My boyfriend is tall, strong, protective and flashes me regularly.
Oh no wait. I’m thinking of a lighthouse again.
The Supreme Court is really just a regular court with tomatoes and sour cream.
The crows are royally pissed off about something this morning and I’m thinking about flying up there and joining.
Someone rang my doorbell twice this morning, so I guess I’m having lunch behind the couch.
[being murdered]
Me: omg barry? from high school?
Barry: no way {stab} dave?
Me: this isn’t cuz of some high school thing is it?
Barry: oh nonono {stabstabstab} you were great. {stab} this is just a thing i do now
Me: k good {still being stabbed} you had me worried for a sec
When someone asks me for directions, I always use the metric system just to mess with them.
“Drive 4 liters that way…”
“As a creative person I’m often asked where I get my ideas.” Yeah. As a creative person you often imagine people doing that but they don’t.
White people dance like they have an invisible hula hoop around their waist.
Co-Worker: You say apparently a lot.
Me: Yes, I know.
CW: It really bothers me.
M: Apparently so.
CW: You don’t care.
M: Apparently not.
Why do u wanna work at Burger King?
*imagines killing the Burger King & taking my rightful place as king*
“I haven’t taken my meds in weeks”
[Travels back in time]
Me: Abe, what do you think America looks like in the future?
Lincoln: United as one nation…
Me: Wrong!

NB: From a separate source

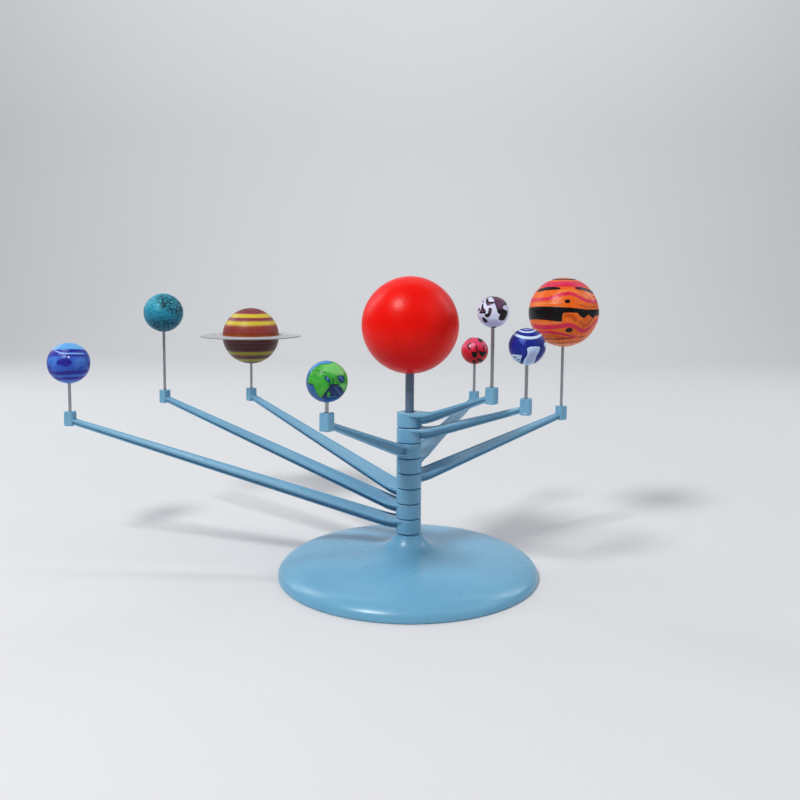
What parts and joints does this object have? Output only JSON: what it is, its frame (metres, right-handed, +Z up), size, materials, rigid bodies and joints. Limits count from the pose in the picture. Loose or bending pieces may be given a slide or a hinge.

FATTER.
me: what do you want from me
wife: a divorce
me: i meant for christmas
*continues eating while receiving the Heimlich*
I am all good here, 😂😉
Judge: The jury finds the defendant guilty.
Me: Nooooooooo.
Judge: Again, you’re the plaintiff.
Me: Haha. Oh yeah.
Don’t mess with me man, I will put glitter on everything you love.
You guys know monogamy is NOT a type of wood, right?!?
Tom work hard.
Tom tired.
Tom need break.
Tom book Caribbean vacation.
Tom Cruise.
COP: Tell me what you saw
ME: Jersey Boys
COP: *sighs* at the crime scene
ME: No, at the theatre
My daughter just asked me a math question then proceeded to make motorcycle noises in case you were wondering how homeschooling went this year
Just watched 3 people jogging outside and it has inspired me to get up and close the blinds.
Girl: I want bangs
Me: I want a stylist to get my hair as close to antlers as possible. Make me look like a young prince of the wooded glen
Listerine: ‘I kill 99.99% of the germs that cause bad breath!’
Germ: ‘So you’re telling me there’s a chance!’
Twinkle, twinkle little star
How I wonder where you are
If you’re not so very far
After work, let’s hit the bar
a vitamin for eyes called “v👁tamins” somebody write that down
The first thing you must do when arriving at any beach is write I AM OKAY in rocks just to let any planes passing overhead know that you don’t need rescuing.
*shakes the internet like a magic 8-ball* What am I mad about today?
It’s cute how alcohol comes in a paper bag so when you hit rock bottom you have something to hyperventilate into.